In paragraph 42 of their complaints, plaintiffs alleged a cause of action under Section 7002 of the RCRA, 42 U.S.C. § 6972. Specifically, plaintiffs quoted Section 7002(a)(1)(B) for the proposition that:

a private citizen, after providing the requisite notice, may bring suit for appropriate relief upon receipt of evidence that the handling, storage, treatment, transportation or disposal of any solid or hazardous waste may present an imminent and substantial endangerment to health or the environment, against "any person contributing to such handling, storage, treatment, transportation or disposal . . . ."

The district court concluded that dismissal under Section 7002(a)(1)(B) was warranted by the fact, established by the plaintiffs' complaints, that the USEPA and the OEPA are initiating a Remedial Investigation/Feasibility Study for the Industrial Excess Landfill and that such governmental action preempted plaintiffs' private injunctive suit under RCRA. See 42 U.S.C. § 6972(b)(2)(B). We do not reach this issue, however, finding that the district court lacked jurisdiction to hear this cause of action.

Section 7002(b)(1) of RCRA provides:

No action may be commenced under subsection (a)(1)(A) of this section —

(A) prior to 60 days after the plaintiff has given notice of the violation to —

(i) the Administrator; (ii) to the State in which the alleged violation occurs; and (iii) to any alleged violator of such permit, standard, regulation, condition, requirement, or order . . ..

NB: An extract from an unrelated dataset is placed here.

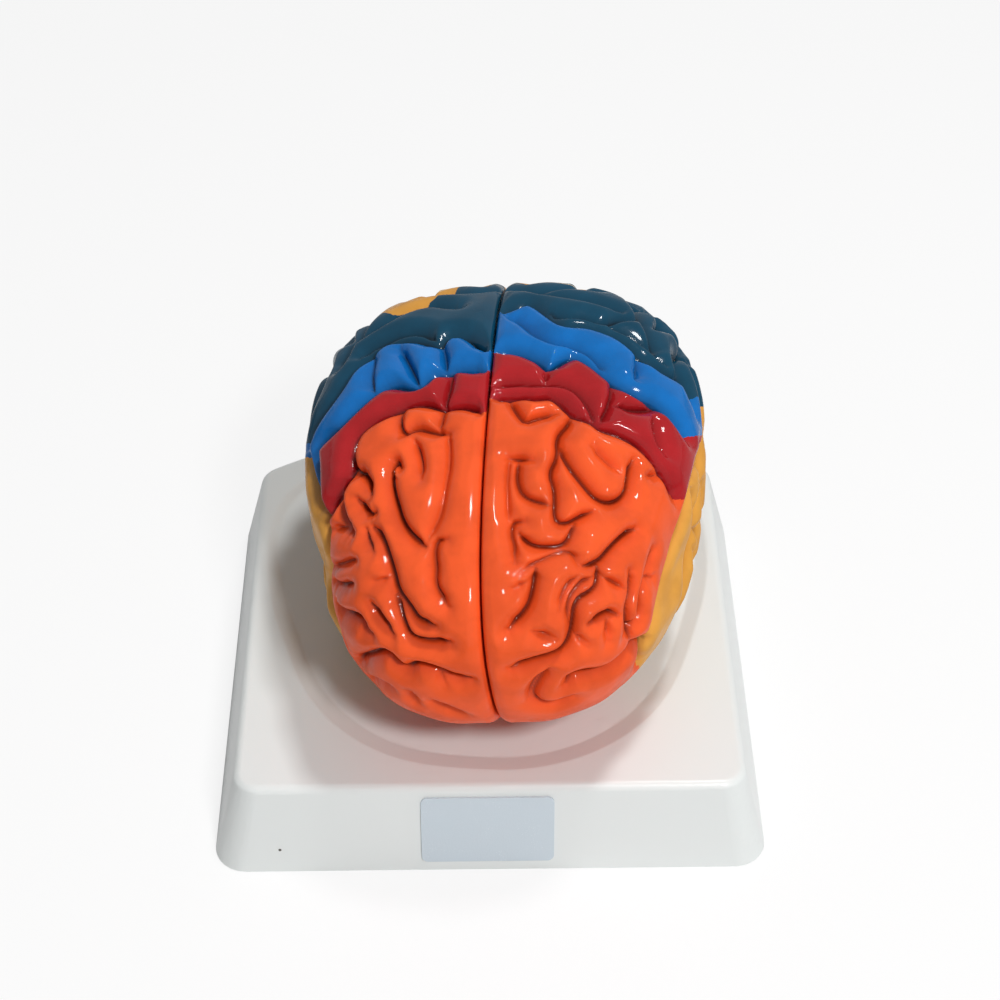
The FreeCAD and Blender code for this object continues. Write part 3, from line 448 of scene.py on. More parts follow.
def evenly_spaced(points, spacing):
    steps = np.linalg.norm(np.diff(points, axis=0), axis=1)
    along = np.concatenate([[0], np.cumsum(steps)])
    count = max(2, int(along[-1] / spacing) + 1)
    wanted = np.linspace(0, along[-1], count)
    return np.stack([np.interp(wanted, along, points[:, k]) for k in range(2)], axis=1)


# Lift a sketched line on to the cerebrum along the sight line of its sketch
def lifted(line, sketch):
    flat = evenly_spaced(softened(line), SKETCH_SPACING)
    u, w = flat[:, 0], flat[:, 1]
    if sketch == "front":
        start = np.stack([u, (w - FRONT_PLANE) * ROOT, (w + FRONT_PLANE) * ROOT], axis=1)
        sight = np.array([0, ROOT, -ROOT])
    elif sketch == "side":
        start = np.stack([np.full(len(u), SIDE_PLANE), u, w], axis=1)
        sight = np.array([-1.0, 0, 0])
    elif sketch == "back":
        start = np.stack([u, np.full(len(u), BACK_PLANE), w], axis=1)
        sight = np.array([0, -1.0, 0])
    else:
        start = np.stack([u, w, np.full(len(u), UNDER_PLANE)], axis=1)
        sight = np.array([0, 0, 1.0])
    reach = np.arange(1, SIGHT_REACH)
    ladder = start[:, None, :] + sight * reach[None, :, None]
    inside = (cerebrum_level(ladder.reshape(-1, 3)) < 1).reshape(len(start), -1)
    hit = inside.any(axis=1)
    high = reach[inside.argmax(axis=1)].astype(float)
    low = high - 1
    for step in range(SKETCH_HALVINGS):
        middle = (low + high) / 2
        within = cerebrum_level(start + sight * middle[:, None]) < 1
        high = np.where(within, middle, high)
        low = np.where(within, low, middle)
    return unbroken_runs(start + sight * high[:, None], hit)


# Stretches of a lifted line without a miss or a jump
def unbroken_runs(points, hit):
    runs = []
    run = []
    for k in range(len(points)):
        broken = run and np.linalg.norm(points[k] - run[-1]) > SKETCH_BREAK
        if not hit[k] or broken:
            if len(run) > 1:
                runs.append(np.array(run))
            run = []
        if hit[k]:
            run.append(points[k])
    if len(run) > 1:
        runs.append(np.array(run))
    return runs


# All folds of one hemisphere, each as its share of the depth and its points
def folds_of(side):
    families = [(front_left_folds if side < 0 else front_right_folds, "front"), (side_folds, "side")]
    families += [(back_folds, "back"), (under_folds, "under"), (parting_folds, "side")]
    families += [({"temporal border": (0.8, temporal_borders[side])}, "front")]
    found = []
    for family, sketch in families:
        for share, line in family.values():
            for run in lifted(line, sketch):
                found.append((share, run))
    return found


# Depth of the folds below the smooth form, and how close a point lies to a crease
def relief(points, folds):
    settings = form()
    total = np.zeros(len(points))
    crease = np.zeros(len(points))
    for share, line in folds:
        reach = settings.fold_half_width * (NARROWEST_REACH + (1 - NARROWEST_REACH) * share)
        low = line.min(axis=0) - reach
        high = line.max(axis=0) + reach
        near = np.flatnonzero(np.all((points > low) & (points < high), axis=1))
        if not len(near):
            continue
        start = line[:-1]
        run = line[1:] - line[:-1]
        length = np.linalg.norm(run, axis=1)
        along_start = np.concatenate([[0], np.cumsum(length)[:-1]])
        full = length.sum()
        offset = points[near][:, None, :] - start
        t = np.clip((offset * run).sum(axis=2) / (length ** 2), 0, 1)
        distance = np.linalg.norm(offset - t[:, :, None] * run, axis=2)
        best = distance.argmin(axis=1)
        row = np.arange(len(near))
        gap = distance[row, best]
        along = along_start[best] + t[row, best] * length[best]
        ends = np.minimum(along, full - along)
        fade = END_SHARE + (1 - END_SHARE) * smooth(0, END_RUN, ends)
        rounded = np.sqrt(gap ** 2 + CREASE_ROUNDING ** 2) - CREASE_ROUNDING
        u = np.clip(1 - rounded / reach, 0, 1)
        circle = 1 - np.sqrt(np.clip(1 - u * u, 0, 1))
        shape = ROUND_SHARE * circle + (1 - ROUND_SHARE) * u * u
        depth = settings.fold_depth * share ** 0.5 * fade * shape
        total[near] += depth ** 3
        crease[near] = np.maximum(crease[near], np.exp(-(gap / CREASE_WIDTH) ** 2) * share * fade)
    return total ** (1 / 3), crease


# Slight unevenness of the cast skin
def swell(points):
    x, y, z = points[:, 0], points[:, 1], points[:, 2]
    waves = np.sin(x / 4.1 + 1.3 * np.sin(y / 7.3)) * np.sin(y / 4.7 + 1.1 * np.sin(z / 6.1))
    waves = waves + 0.6 * np.sin(z / 3.7 + 1.2 * np.sin(x / 5.9))
    return SWELL * (1 + waves / 1.6)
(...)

42 U.S.C. § 6972(b)(1). This court, in Walls v. Waste Resource Corp., 761 F.2d 311, 316 (6th Cir. 1985), held that this notice provision is mandatory and jurisdictional and must be alleged in any complaint brought under Section 7002. In the instant case, since neither of the complaints allege that this notice requirement has been satisfied, the district court lacked jurisdiction to hear this claim.5

IV.

Plaintiffs contend that, even if the district court was correct [19 ELR 20191] in dismissing their federal claims, the dismissal should have been without prejudice so as to allow plaintiffs the opportunity to submit amended complaints making the requisite allegations. We disagree.

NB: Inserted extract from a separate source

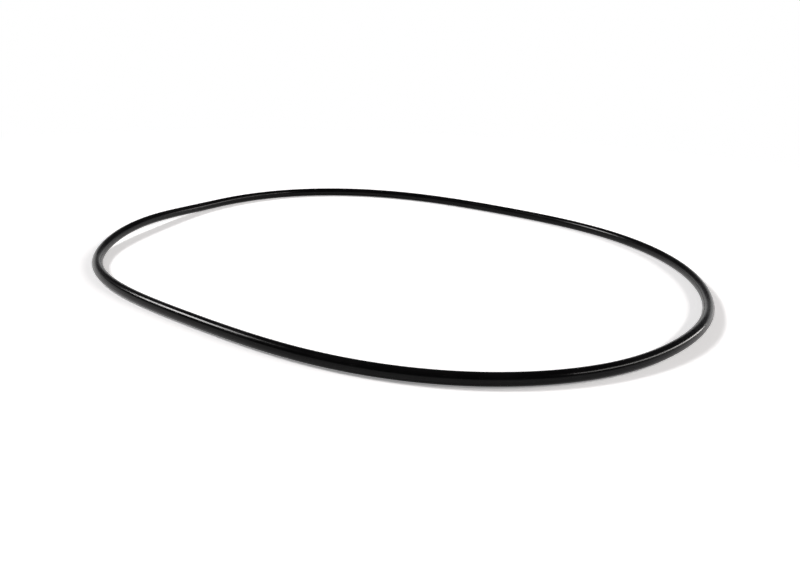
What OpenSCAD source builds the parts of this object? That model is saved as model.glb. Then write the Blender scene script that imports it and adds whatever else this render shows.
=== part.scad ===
// Rubber o-ring lying relaxed on a flat surface.
// The ring keeps its moulded length all round. It lies out of round, and two
// stretches of it stand a little clear of the surface, as slack rubber does.
// X runs to the right, Y to the back and Z up. The origin is under the middle
// of the ring, on the surface that it lies on.

/* [Ring] */
// Diameter of the round rubber section
section_d = 3.53; // [1.78:0.01:5.33]
// Inside diameter of the ring as it was moulded, round and flat
inside_d = 209.14; // [150:0.01:260]

/* [Outline] */
// Oval: how far the long way stands out from the mean radius, as a share of it
oval = 0.09; // [0:0.001:0.15]
// Direction of the long way, in degrees from the right
oval_angle = -54.5; // [-90:0.5:90]
// Egg shape: how far the blunt end stands out, as a share of the mean radius
egg = 0.0127; // [0:0.0001:0.03]
// Direction of the egg shape's first corner, in degrees from the right
egg_angle = -30.6; // [-60:0.1:60]
// Four soft corners: how far they stand out, as a share of the mean radius
corners = 0.03; // [0:0.0005:0.04]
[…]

Plaintiffs were put on notice, by defendants' motions to dismiss, that defendants were asserting that plaintiffs had not sufficiently alleged response costs and that they had failed to allege compliance with RCRA's notice requirement. Yet plaintiffs made absolutely no effort to amend their complaints at any time during the period of more than a year that defendants' motions to dismiss were pending. In light of this circumstance, dismissal with prejudice was warranted.

V.

The judgment of the district court is AFFIRMED.

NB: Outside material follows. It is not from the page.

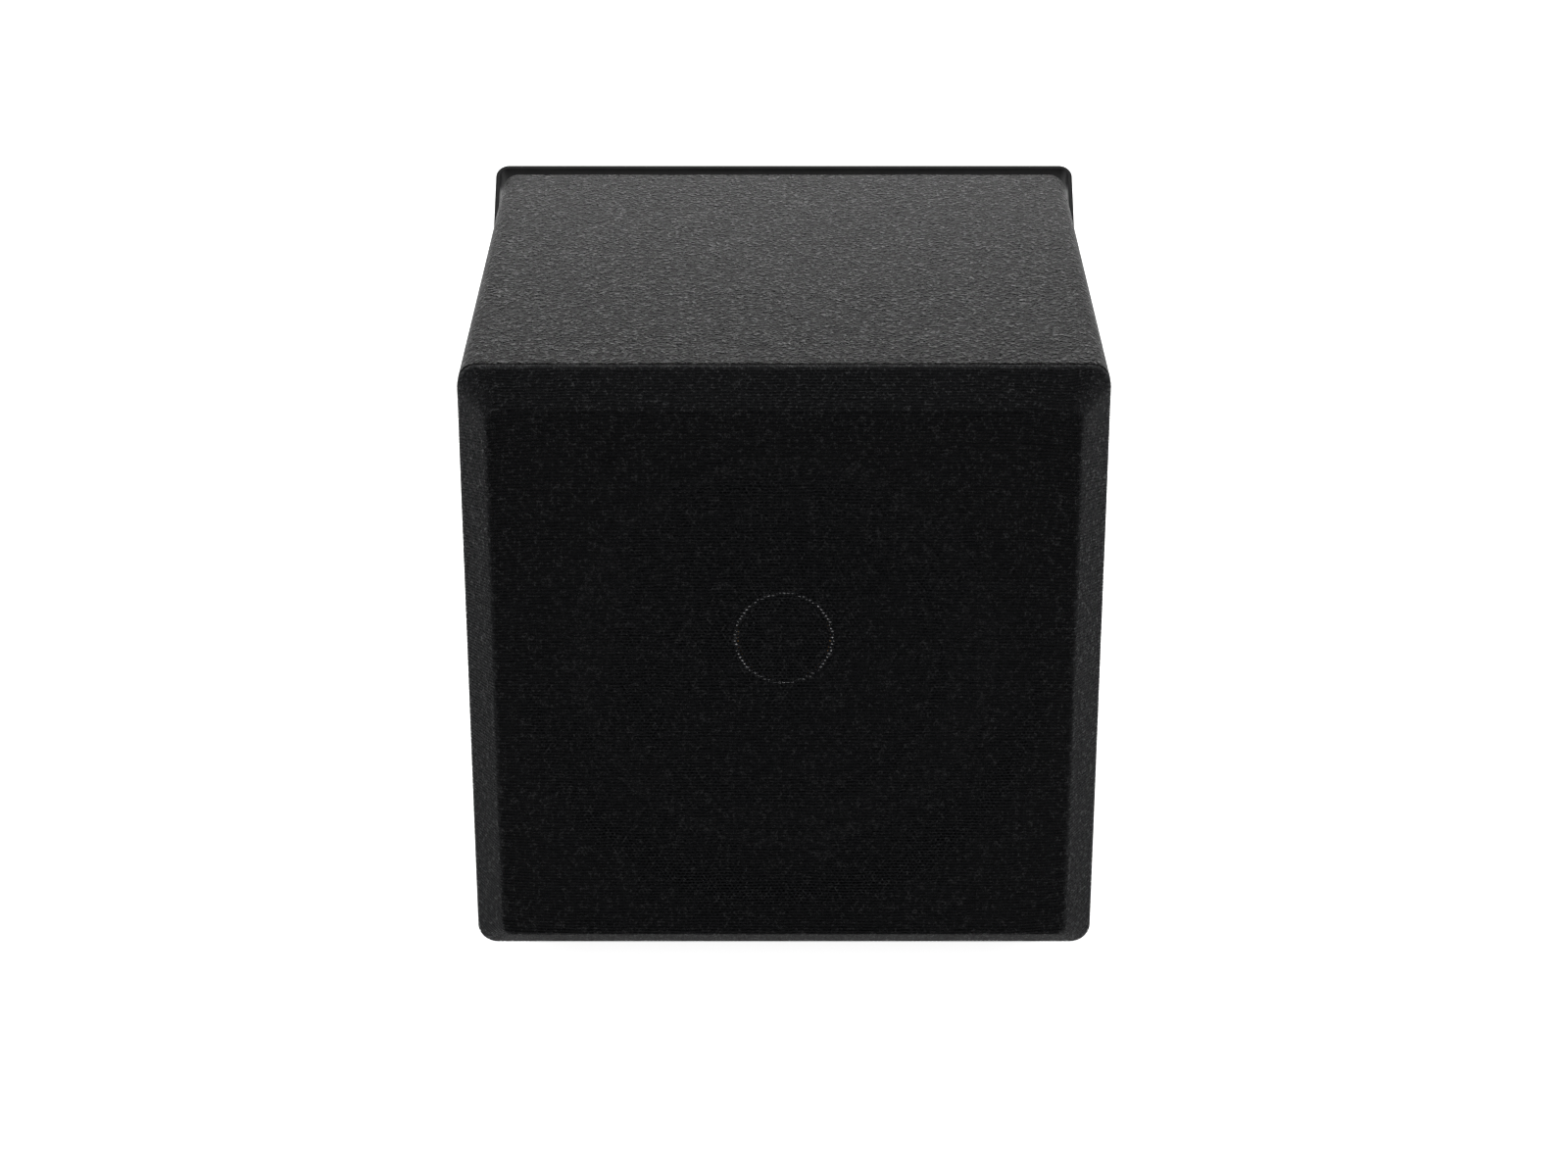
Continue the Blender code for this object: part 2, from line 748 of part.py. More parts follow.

1. 42 U.S.C. § 6972 provides, in pertinent part:

Except as provided in subsection (b) or (c) of this section, any person may commence a civil action on his own behalf —

. . .

(B) against any person . . . who has contributed or who is contributing to the past or present handling, storage, treatment, transportation, or disposal of any solid or hazardous waste which may present an imminent and substantial endangerment to health or the environment . . . .

2. Plaintiffs' claim under 42 U.S.C. § 6973 was dismissed by the district court on the ground that this section does not provide for a private right of action. Plaintiffs do not appeal this determination.

3. Plaintiffs do not appeal the district court's dismissal of their claim under 42 U.S.C. § 9606 on the ground that no private right of action is provided by this section.

4. 42 U.S.C. § 9607(a) provides, in pertinent part:

Notwithstanding any other provision or rule of law, and subject only to the defenses set forth in subsection (b) of this section —

. . .

(2) any person who at the time of disposal of any hazardous substance owned or operated any facility at which such hazardous substances were disposed of, [and]

n3) any person who by contract, agreement, or otherwise arranged for disposal or treatment . . . of hazardous substances owned or possessed by such person . . . shall be liable for —

. . .

[j](B) any other necessary costs of response incurred by any other person consistent with the national contigency plan; . . . .

5. This notice deficiency was brought to the district court's attention by defendants in their motions to dismiss. The district court, however, did not address this issue.